Smith named Overby Center for Southern Journalism and Politics Fellow

Posted on: August 18th, 2022 by ldrucker

Dr. Marquita Smith, associate professor and assistant dean for graduate programs in the School of Journalism and New Media at the University of Mississippi, has been named a Fellow at the Overby Center for Southern Journalism and Politics at the University of Mississippi, Center Chairman Charles Overby announced today.

“Marquita brings to us an impressive blend of professional experience and academic accomplishment,” Overby said. “Her work signals a broader interest in the media’s role in democracy.”

Smith’s role at the center will focus primarily on creating the Mississippi Democracy Dashboard, a collection of data designed to help users increase their political engagement.

Dr. Marquita Smith

Dr. Marquita Smith

“The Democracy Dashboard will highlight trends in governance, particularly; democratic participation and voting; institutional functioning in the executive, legislative, and judicial branches; and perhaps media capacity,” Smith said.

The dashboard is an effort to help strengthen community engagement in the political process while also serving as a resource to smaller local media outlets. It will be a non-partisan resource.

Smith joined the faculty at the University of Mississippi in 2020 from John Brown University, where she was an associate professor of journalism and the division chair for Communication and Fine Arts. While at JBU, she served as the inaugural coordinator of diversity relations and helped implement the university’s first diversity, equity and inclusion strategic plans. She was also a U.S. Fulbright Scholar at the University of Ghana, Legon.

Prior to transitioning from the newsroom to the academy, Smith worked for more than a decade as a student media advisor and was an adjunct professor at two historically Black institutions, Norfolk State University in Norfolk, Virginia, and Hampton University in Hampton, Virginia. She is a well-published, award-winning teacher, and her leadership in journalism education is well known.

In addition to her academic achievement, she has significant professional experience.

She was a bureau chief for The Virginian-Pilot in Norfolk, Virginia.; the Go editor who coordinated/edited a team of seven reporters prepared to deploy in a crisis from multiple bureaus; and the Portsmouth city editor and interim city editor for Chesapeake.

During her years with The Virginian-Pilot, she was named a Knight International Journalism Fellow to Liberia, providing hands-on training, workshops and seminars to help media play an active role in the redevelopment of the country.

She was assistant city editor at The Montgomery Advertiser in Montgomery, Alabama; an urban affairs reporter at the Lexington Herald Leader in Lexington, Kentucky; a religion and education reporter at The Sun Herald in Biloxi, Mississippi, and a general assignment reporter at the Knight-Ridder, Washington, D.C. bureau.

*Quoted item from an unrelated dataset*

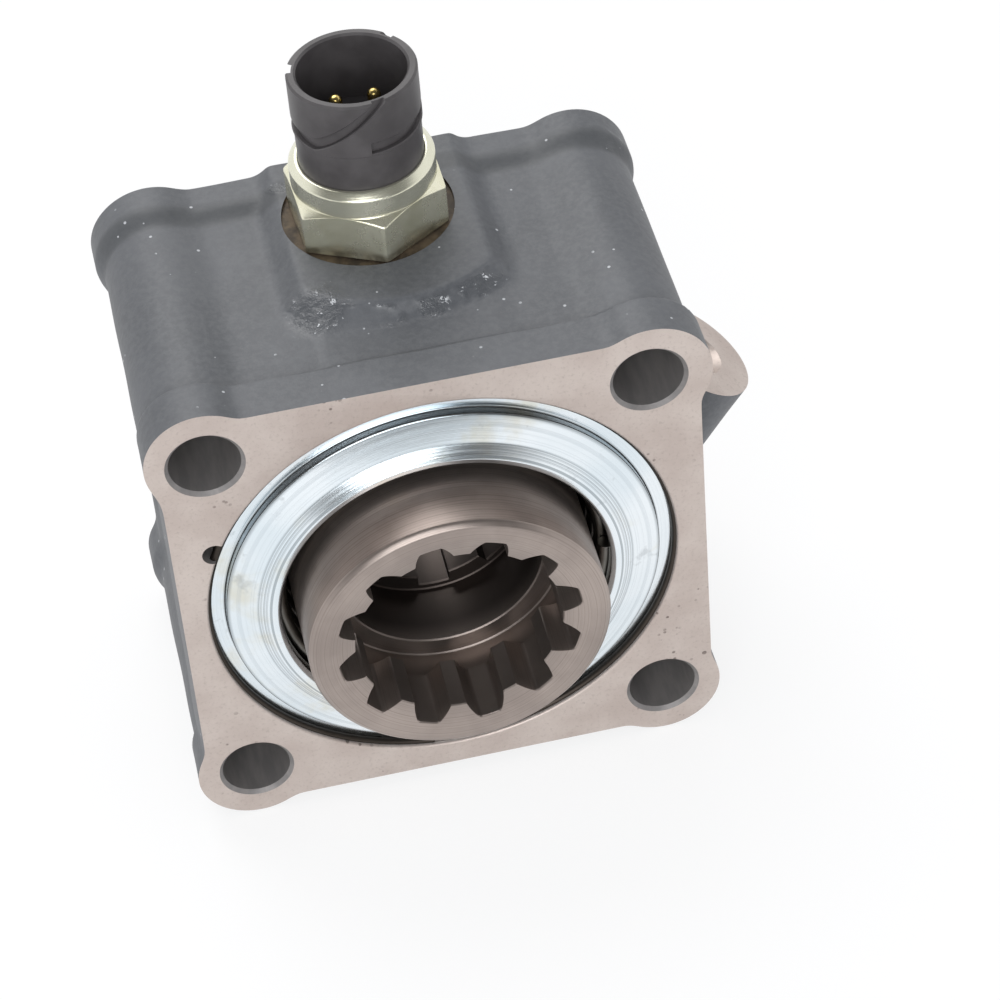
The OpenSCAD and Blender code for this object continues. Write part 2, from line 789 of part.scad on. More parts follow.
module bearing_cage() {
    color([0.72, 0.58, 0.30])
        difference() {
            translate([0, bearing_y + (bearing_w - cage_w) / 2, 0])
                rotate([-90, 0, 0])
                    difference() {
                        cylinder(h = cage_w, r = pitch_r + cage_t / 2);
                        translate([0, 0, -cut])
                            cylinder(h = cage_w + 2 * cut, r = pitch_r - cage_t / 2);
                    }
            at_balls()
                rotate([0, 90, 0])
                    cylinder(h = 2 * cage_t, r = ball_r + seat_gap, center = true);
        }
}

module bearing_balls() {
    color([0.82, 0.83, 0.84])
        at_balls()
            sphere(r = ball_r);
}

// Moves its children to the switch's axis
module at_switch() {
    translate([switch_x, switch_y, 0])
        children();
}

module switch_washer() {
    color([0.62, 0.42, 0.28])
        at_switch()
            translate([0, 0, seat_z])
                difference() {
                    cylinder(h = washer_t, d = washer_d);
                    translate([0, 0, -cut])
                        cylinder(h = washer_t + 2 * cut, d = thread_d + 2 * free_gap);
                }
}

// The hexagon with its corners turned off at 30 degrees on top
module hexagon() {
    corner_r = hex_w / 2 / cos(30);
    drop = (corner_r - collar_r) * tan(30);
    skirt = cut * tan(30);
    intersection() {
        rotate(hex_turn)
            cylinder(h = hex_h, r = corner_r, $fn = 6);
        union() {
            cylinder(h = hex_h - drop - skirt, r = corner_r + cut);
            translate([0, 0, hex_h - drop - skirt])
                cylinder(h = drop + skirt, r1 = corner_r + cut, r2 = collar_r);
        }
    }
}

module switch_body() {
    color([0.62, 0.61, 0.50])
        at_switch()
            difference() {
                union() {
                    translate([0, 0, thread_z])
                        cylinder(h = hex_z - thread_z, d = thread_d - 2 * run_gap);
                    translate([0, 0, hex_z])
                        hexagon();
                    rotate_extrude()
                        polygon([
                            [0, collar_z - 1],
                            [collar_r, collar_z - 1],
                            [collar_r, roll_z],
                            [roll_r, roll_top_z],
                            [0, roll_top_z]
                        ]);
                }
                translate([0, 0, thread_z - cut])
                    cylinder(h = 4, r = plunger_r + run_gap);
                translate([0, 0, thread_z + 3])
                    cylinder(h = plug_floor_z - thread_z, d = chamber_d);
                translate([0, 0, plug_floor_z])
                    cylinder(h = roll_top_z, d = neck_d + 2 * seat_gap);
            }
}

module switch_plunger() {
    color([0.70, 0.70, 0.68])
        at_switch() {
            translate([0, 0, tip_z])
                sphere(r = plunger_r);
            translate([0, 0, tip_z])
                cylinder(h = plunger_head_z - tip_z + plunger_head_t + 1.5, r = plunger_r);
            translate([0, 0, plunger_head_z])
                cylinder(h = plunger_head_t, d = plunger_head_d);
        }
}

module switch_spring() {
    low = plunger_head_z + plunger_head_t + seat_gap;
    color([0.60, 0.60, 0.58])
        at_switch()
            translate([0, 0, low])
                coil(3, 0.9, switch_spring_r, plug_floor_z - seat_gap - low, 16, 6);
}

// Height of a bayonet groove's middle at share t of its length
function groove_z(t) = neck_z + groove_w / 2 + 0.6
    + (t < groove_level ? 0 : (plug_h + 0.5) * pow((t - groove_level) / (1 - groove_level), 1.25));

// One bayonet groove as a swept block that cuts into the connector
module groove(start) {
    steps = 28;
    inner = plug_d / 2 - groove_depth;
    outer = plug_d / 2 + 1;
    half = groove_w / 2;
    points = [for (k = [0 : steps])
        let (a = start + groove_sweep * k / steps, z = groove_z(k / steps))
        each [for (p = [[inner, -half], [outer, -half], [outer, half], [inner, half]])
            [p[0] * cos(a), p[0] * sin(a), z + p[1]]]];
    walls = [for (k = [0 : steps - 1])
        for (i = [0 : 3])
            let (j = (i + 1) % 4)
            [4 * k + i, 4 * k + j, 4 * k + 4 + j, 4 * k + 4 + i]];
    polyhedron(points, concat([[3, 2, 1, 0]], walls, [[for (i = [0 : 3]) 4 * steps + i]]));
}

module switch_connector() {
    floor_z = mouth_z - mouth_depth;
    color([0.17, 0.16, 0.16])
        at_switch()
            difference() {
                rotate_extrude()
                    polygon([
                        [0, plug_floor_z],
                        [neck_d / 2, plug_floor_z],
                        [neck_d / 2, neck_z],
                        [plug_d / 2, neck_z + 0.3],
                        [plug_d / 2, mouth_z - 0.4],
                        [plug_d / 2 - 0.4, mouth_z],
                        [0, mouth_z]
                    ]);
                translate([0, 0, floor_z])
                    cylinder(h = mouth_depth + cut, d = mouth_d);
                for (k = [0 : groove_count - 1])
                    groove(groove_start + k * 360 / groove_count);
                // Clearance for the top of the plunger
                translate([0, 0, plug_floor_z - cut])
                    cylinder(h = 3, d = plunger_d + 2 * free_gap);
                for (x = [-pin_pitch / 2, pin_pitch / 2])
                    translate([x, 0, floor_z - 4])
                        cylinder(h = 5, d = pin_d + 2 * seat_gap);
            }
}

module switch_pins() {
    floor_z = mouth_z - mouth_depth;
    color([0.80, 0.72, 0.45])
        at_switch()
            for (x = [-pin_pitch / 2, pin_pitch / 2])
                translate([x, 0, floor_z - 4]) {
                    cylinder(h = 4 + pin_h - pin_d / 2, d = pin_d);
                    translate([0, 0, 4 + pin_h - pin_d / 2])
                        sphere(d = pin_d);
                }
}

housing();
retainer_snap_ring();
spring_retainer();
return_spring();
spring_plate();
bearing_clip();
coupling_sleeve();
sleeve_clip();
piston();
piston_outer_seal();
piston_inner_seal();
bearing_outer_race();
bearing_inner_race();
bearing_cage();
bearing_balls();
switch_washer();
switch_body();
switch_plunger();
switch_spring();
switch_connector();
switch_pins();
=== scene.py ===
# %% [markdown]
# # A rear-mounted power take off unit
# A truck gearbox drives a hydraulic pump through this small iron box. Air pushes a ring-shaped piston,
# the piston carries a splined sleeve forward onto the gearbox shaft, and a coil spring brings it back.
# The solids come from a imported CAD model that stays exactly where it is. This lesson gives them their
# cast, machined, plated and moulded surfaces.

# %% Load the frame
import json
import math

import bmesh
import bpy
import numpy as np
from mathutils import Matrix, Vector

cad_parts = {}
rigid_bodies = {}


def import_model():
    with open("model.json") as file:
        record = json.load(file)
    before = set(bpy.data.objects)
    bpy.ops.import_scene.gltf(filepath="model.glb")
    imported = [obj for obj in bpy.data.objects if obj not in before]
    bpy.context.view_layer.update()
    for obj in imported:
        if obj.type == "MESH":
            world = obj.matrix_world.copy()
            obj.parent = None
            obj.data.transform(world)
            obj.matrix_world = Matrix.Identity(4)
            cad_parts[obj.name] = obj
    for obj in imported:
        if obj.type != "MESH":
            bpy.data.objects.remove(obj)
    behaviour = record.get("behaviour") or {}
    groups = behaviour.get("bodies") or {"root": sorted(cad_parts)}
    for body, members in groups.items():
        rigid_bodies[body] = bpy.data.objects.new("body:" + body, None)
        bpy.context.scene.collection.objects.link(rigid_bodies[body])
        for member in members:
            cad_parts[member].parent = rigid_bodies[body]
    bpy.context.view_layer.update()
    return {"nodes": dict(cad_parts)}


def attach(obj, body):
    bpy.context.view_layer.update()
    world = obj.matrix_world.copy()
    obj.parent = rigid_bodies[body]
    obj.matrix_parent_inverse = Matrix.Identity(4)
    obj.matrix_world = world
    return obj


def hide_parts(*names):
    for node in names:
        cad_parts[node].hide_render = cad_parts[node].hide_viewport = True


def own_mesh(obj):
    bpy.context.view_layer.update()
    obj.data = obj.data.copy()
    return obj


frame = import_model()
print("nodes:", len(frame["nodes"]))

# %% [markdown]
# ## Camera first
# The photograph is a close three-quarter view from above, a little to the left and slightly rolled. Its lens
# is long, so parallel edges stay nearly parallel. The camera is placed before anything is modelled, because
# every judgement about size and light is made through it.

# %% Camera
MM = 0.001
CAMERA_PLACE = Vector((-55.7, -437.1, 446.9)) * MM
CAMERA_AIM = Vector((11.4, 0.0, 17.9)) * MM
CAMERA_ROLL = math.radians(-5.1)
SENSOR_WIDTH = 36.0
LENS = 122.6


def make_camera():
    data = bpy.data.cameras.new("view")
    data.sensor_width = SENSOR_WIDTH
    data.lens = LENS
    data.clip_start = 0.01
    camera = bpy.data.objects.new("view", data)
    bpy.context.scene.collection.objects.link(camera)
    look = (CAMERA_AIM - CAMERA_PLACE).to_track_quat("-Z", "Y").to_matrix()
    camera.matrix_world = Matrix.Translation(CAMERA_PLACE) @ (look @ Matrix.Rotation(CAMERA_ROLL, 3, "Z")).to_4x4()
    bpy.context.scene.camera = camera
    return camera


camera = make_camera()
bpy.context.scene.view_settings.view_transform = "Standard"
print("camera looks along", [round(c, 3) for c in (CAMERA_AIM - CAMERA_PLACE).normalized()])

# %% [markdown]
# ## A small kit for materials
# Every finish below is a node tree. Most of them are the same few ideas in other proportions: a base colour
# that drifts slowly, spots that break it up, and a bump that catches the light. Every pattern reads Object
# coordinates. The frame is in metres, so a scale of 1000 means one pattern cell to a millimetre.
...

She is a senior consultant and owner of MQ Communications, which designs training packages for new journalists, or specialized continuing education courses for existing media operations. Primary training typically involves newsgathering, writing, assignments, shooting, editing and producing.

The firm also provides companies with diversity training and tools they need to increase their communications capacity and use high-impact strategic campaigns to achieve their goals.

Smith has a Doctorate in Higher Education from the University of Arkansas in Fayetteville, a Master of Arts in Journalism from the University of Maryland in College Park, and a Bachelor of Science in Communications from the University of Tennessee, Knoxville. In 2021, Smith was named Alumna of the Year of UT’s School of Journalism and Electronic Media.

Most recently she was recognized as the News Leaders Association’s 2022 recipient of the Barry Bingham Sr. Fellowship, “which recognizes an educator’s outstanding efforts to encourage students of color in the field of journalism.”

The Overby Center for Southern Journalism and Politics was founded in 2007 through a grant from the Freedom Forum. The center features programs, multimedia displays and publications exploring the complex relationships between politicians and the press, with a focus on Southern perspectives.